Practicing Forgiveness When You Tend to be Angry

December 6, 2019
Anna Jankowska, LCPC

By Anna Jankowska, MA, CEAP, SAP, LCPC

Anna Jankowska is a mental health, addiction, and substance abuse counselor with over 17 years of experience and has specialized training and skill in working with individuals, groups and communities to improve mental health outcomes. NPI number: 1598843526

Being angry is something we can all identify with, whether it’s a situation with a family member, friend, a store clerk, or a representative on the phone who doesn’t give you the kind of customer service you feel you deserve. Many of us are great at managing our finances, our time and health, but not so great at managing our anger or even depression. When someone makes us angry and we’re in the moment of letting it simmer inside, it can be very difficult to let go and forgive the person or persons who led to that anger being ignited.

This article highlights the power of forgiveness and how embracing a journey of managing your anger can be a transformative experience.

Embrace the Practice of Forgiveness

Saying to someone “I forgive you” is not an easy thing to do for many people. Instead, we choose to hold onto the hurt that someone caused us, whether from a recent experience of years ago. Nelson Mandela, who endured 27 years in prison under South Africa’s apartheid government and was ultimately voted the country’s President in a democratic election, stated that “Forgiveness liberates the soul, it removes fear. That’s why it’s such a powerful weapon.”

Letting go of anger and adopting a mindset of forgiveness is a process and according to the Mayo Clinic, the following benefits can occur:

• Healthier relationships

• Improved mental health

• Less anxiety, stress, and hostility

• Lower blood pressure

• Fewer symptoms of depression

• A stronger immune system

• Improved heart health

• Improved self-esteem

Clearly, learning to practice forgiveness is a healthy way to live and enjoy a better quality of life. However, before we can learn to forgive, knowing how to manage our anger is a vitally important first step in the transformation process.

Learning How to Manage Anger

When we’re attached to feelings of anger and become frustrated or hurt by someone who has wronged us, it can be challenging to let go of our pride and admit that it’s time to pursue a path of managing our anger.
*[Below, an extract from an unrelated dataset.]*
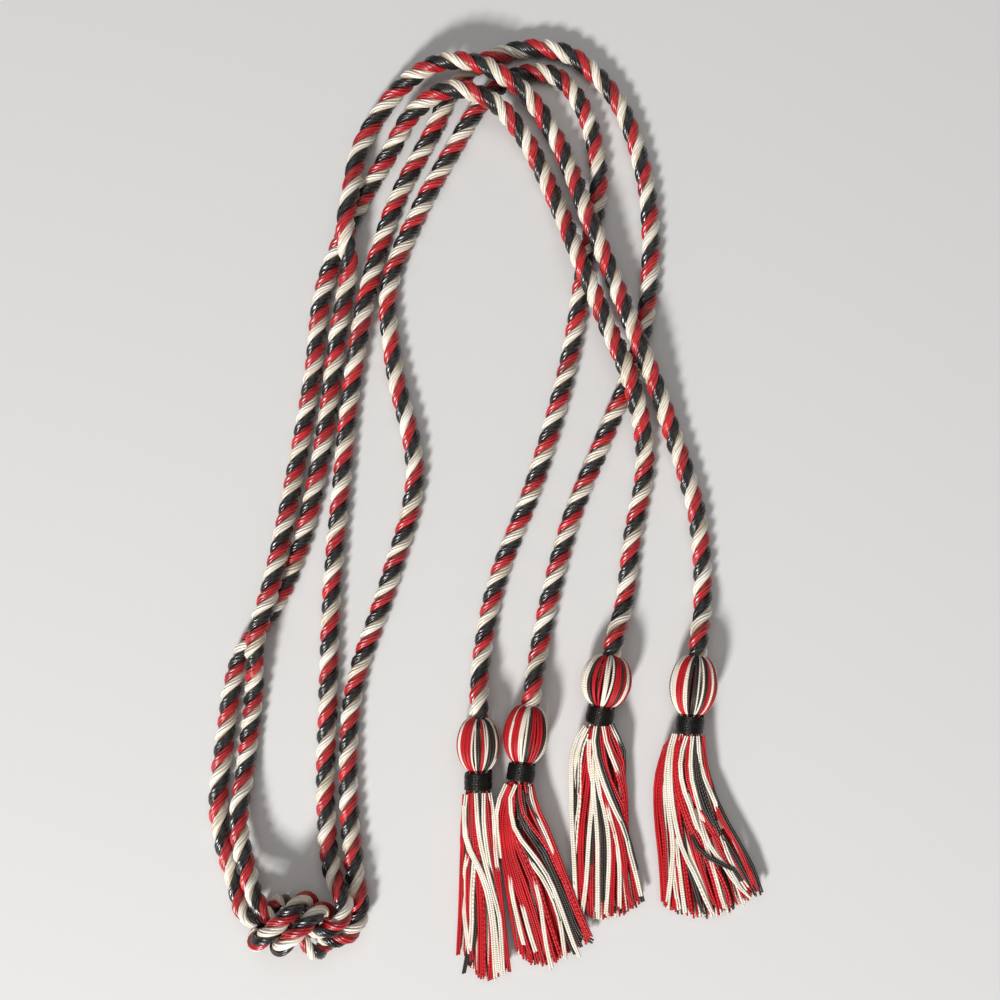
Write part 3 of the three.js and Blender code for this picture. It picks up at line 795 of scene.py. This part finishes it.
def laid_yarns(lie, waist, chance):
    """The fringe's top yarns, in pairs: each follows its own places, a little higher than the one before."""
    edges, levels = fringe_shape(lie)
    yarns = []
    for number, (colour, *places) in enumerate(lie["laid"]):
        rows = [(x / 100 * skirt_long, y / top_hundredths * skirt_long, 0) for x, y in places]
        path, girths = smooth_line(rows, 4)
        path, _ = spaced_evenly(path, girths, top_step)
        heading = np.gradient(path, axis=0)
        beside = np.stack([-heading[:, 1], heading[:, 0], 0 * heading[:, 0]], 1)
        beside *= top_pair * yarn_radius / np.linalg.norm(heading, axis=1)[:, None]
        lift = top_lift[0] + top_lift[1] * number / len(lie["laid"])
        for side in (-1, 1):
            shift = side * chance.uniform(*top_pair_shift)
            cut = chance.uniform(0, top_cut)
            points, radii = [], []
            for k, (x, y, _) in enumerate((path + shift * beside).tolist()):
                y -= cut if k == len(path) - 1 else 0
                along = min(max(y / skirt_long, 0), 1)
                left, right = (along_table(edge, along)[0] for edge in edges)
                across = min(max(2 * (x - left) / (right - left) - 1, -1), 1)
                middle, half = along_table(levels, along)
                radius = yarn_radius * (top_thickness[0] + top_thickness[1] * min(along * 5, 1))
                if k == len(path) - 1:
                    radius *= cut_end
                flatness = top_flatness[0] - top_flatness[1] * along
                tall = middle + math.sqrt(1 - across * across * flatness) * (half - radius) + lift
                dives = [0]
                if places[0][1] > comes_up_past:
                    dives.append(2 - k)
                if places[-1][1] < dives_before:
                    dives.append(3 + k - len(path))
                tall -= max(dives) * radius * top_dive
                points.append((waist.x + x, waist.y - y, max(tall, radius)))
                radii.append(radius)
            yarns.append((points, radii, colour))
    return yarns


for number, (name, lie) in enumerate(tassel_lies.items()):
    chance = random.Random(40 + number)
    waist = tassel_frame(lie)[2]
    yarns = head_loops(lie, chance) + hidden_yarns(lie, waist, chance) + laid_yarns(lie, waist, chance)
    mesh = bundle_of_yarns("yarns of " + name, yarns)
    piece = bpy.data.objects.new("yarns_of_" + name, mesh)
    bpy.context.scene.collection.objects.link(piece)
    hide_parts(name)
    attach(piece, "root")

# The bands: black waxed thread is wound tightly around each tassel's neck, eleven turns side by side. The
# winding swells in the middle and wavers a little, as one made by hand does.
thread_diameter = 0.00060
thread_overlap = 1.1
thread_turns = 11
thread_steps = 28
thread_sides = 8
barrel_swell = 0.05
winding_waver = 0.012
winding_slant = 0.0004
# The thread takes the chainette finish, so its colour too deepens between the stitches as painted shade.
black_thread = chainette_rayon("black waxed thread", "1C1918", "020202", 0.32)
for name, lie in tassel_lies.items():
    turn, _, waist, _, _ = tassel_frame(lie)
    chance = random.Random(name)
    coil_radius = neck_diameter / 2 + band_clearance
    pitch = (band_long - thread_diameter) / thread_turns
    bm = bmesh.new()
    made = bmesh.ops.create_circle(
        bm, segments=thread_sides, radius=thread_diameter / 2 * thread_overlap, cap_ends=True
    )
    for vert in made["verts"]:
        vert.co = Vector((coil_radius + vert.co.x, vert.co.y, 0))
    bmesh.ops.spin(
        bm, geom=bm.verts[:] + bm.edges[:] + bm.faces[:], cent=(0, 0, 0), axis=(0, 1, 0),
        angle=math.tau * thread_turns, steps=thread_steps * thread_turns, dvec=(0, -pitch / thread_steps, 0),
        use_duplicate=False,
    )
    bmesh.ops.recalc_face_normals(bm, faces=bm.faces)
    waves = [(chance.uniform(0.7, 1.3), chance.uniform(0, math.tau)) for _ in range(3)]
    for vert in bm.verts:
        along = -vert.co.y / band_long
        about = math.atan2(vert.co.z, vert.co.x)
        barrel = 1 + barrel_swell * (1 - (2 * along - 1) ** 2)
        wavers = [
            math.sin(7 * k * along * rate + (k + 1) * about + start) for k, (rate, start) in enumerate(waves)
        ]
        barrel += winding_waver * sum(wavers)
        slant = winding_slant * math.sin(about + waves[0][1])
        vert.co = Vector((vert.co.x * barrel, vert.co.y + slant, vert.co.z * barrel))
    run_map = bm.loops.layers.uv.new("run")
    for face in bm.faces:
        face.smooth = True
        for loop in face.loops:
            spot = loop.vert.co
            loop[run_map].uv = (spot.y / mm, math.atan2(spot.z, spot.x) * coil_radius / mm)
    for vert in bm.verts:
        vert.co = waist + turn @ (vert.co + Vector((0, band_clearance + band_long - thread_diameter / 2, 0)))
    mesh = bpy.data.meshes.new(name.replace("tassel", "wound_thread"))
    bm.to_mesh(mesh)
    bm.free()
    mesh.materials.append(black_thread)
    piece = bpy.data.objects.new(name.replace("tassel", "wound_thread"), mesh)
    bpy.context.scene.collection.objects.link(piece)
    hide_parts(name.replace("tassel", "band"))
    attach(piece, "root")

# The room: a plain pale table, one soft lamp low at the lower left, a wide soft sky above and a pale
# surround. The table's top is a hair below zero, so that no yarn lies in its face.
table_half_wide = 3.0
table_below = 0.0001
table = bpy.data.meshes.new("table")
bm = bmesh.new()
bmesh.ops.create_grid(bm, x_segments=1, y_segments=1, size=table_half_wide)
bm.to_mesh(table)
bm.free()
paper = bpy.data.materials.new("pale paper")
paper.use_nodes = True
paper_shader = paper.node_tree.nodes["Principled BSDF"]
paper_shader.inputs["Base Color"].default_value = linear("D9D8D6")
paper_shader.inputs["Roughness"].default_value = 0.9
table.materials.append(paper)
floor = bpy.data.objects.new("table", table)
floor.location.z = -table_below
bpy.context.scene.collection.objects.link(floor)


def soft_lamp(name, azimuth, elevation, distance, size, power):
    """A square lamp that points at the origin from the given degrees round and up, and metres away."""
    lamp = bpy.data.objects.new(name, bpy.data.lights.new(name, "AREA"))
    lamp.data.size = size
    lamp.data.energy = power
    a, e = math.radians(azimuth), math.radians(elevation)
    lamp.location = distance * Vector((math.cos(a) * math.cos(e), math.sin(a) * math.cos(e), math.sin(e)))
    lamp.rotation_euler = lamp.location.to_track_quat("Z", "Y").to_euler()
    bpy.context.scene.collection.objects.link(lamp)


soft_lamp("key", -112, 34, 2.6, 0.4, 80)
soft_lamp("sky", 90, 78, 1.6, 1.4, 6)
world = bpy.data.worlds.new("surround")
world.use_nodes = True
surround = world.node_tree.nodes["Background"]
surround.inputs["Color"].default_value = linear("EDEDED")
surround.inputs["Strength"].default_value = 0.22
bpy.context.scene.world = world
bpy.context.scene.view_settings.view_transform = "Standard"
According to Science Daily, “The term anger management commonly refers to a system of psychological therapeutic techniques and exercises by which one with excessive or uncontrollable anger can control or reduce the triggers, degrees, and effects of an angered emotional state.”

man feeling angry and upset

Committing to taking classes designed to help you manage your anger is an effective way to begin learning how to practice self-control when feelings of hurt or disappointment start to surface.

Anger Management Classes

Clinical Psychologist, Harriet Lerner, states that “Anger is a signal, and one worth listening to.” Exploring the signals associated with anger in a class-like environment provides an outlet to discover ways to manage our reactions once they start to materialize.

In examining why classes on anger management are beneficial, SelfGrowth.com states that “The main objective is to help individuals understand and control their reactions before the onset of anger and during an actual episode.” Putting in the time to examine how we react to being angry is certainly a worthwhile endeavor for ourselves and the people we interact with.

Defusing Anger and Learning to Forgive

Whether taking anger management classes in a group setting with a trained instructor or through an online course, there are tremendous benefits to learning techniques on how to better control our emotions when feeling angry. Experiencing how to manage “anger issues” can positively influence our behavior can lead us on a path of committing to a practice of forgiveness.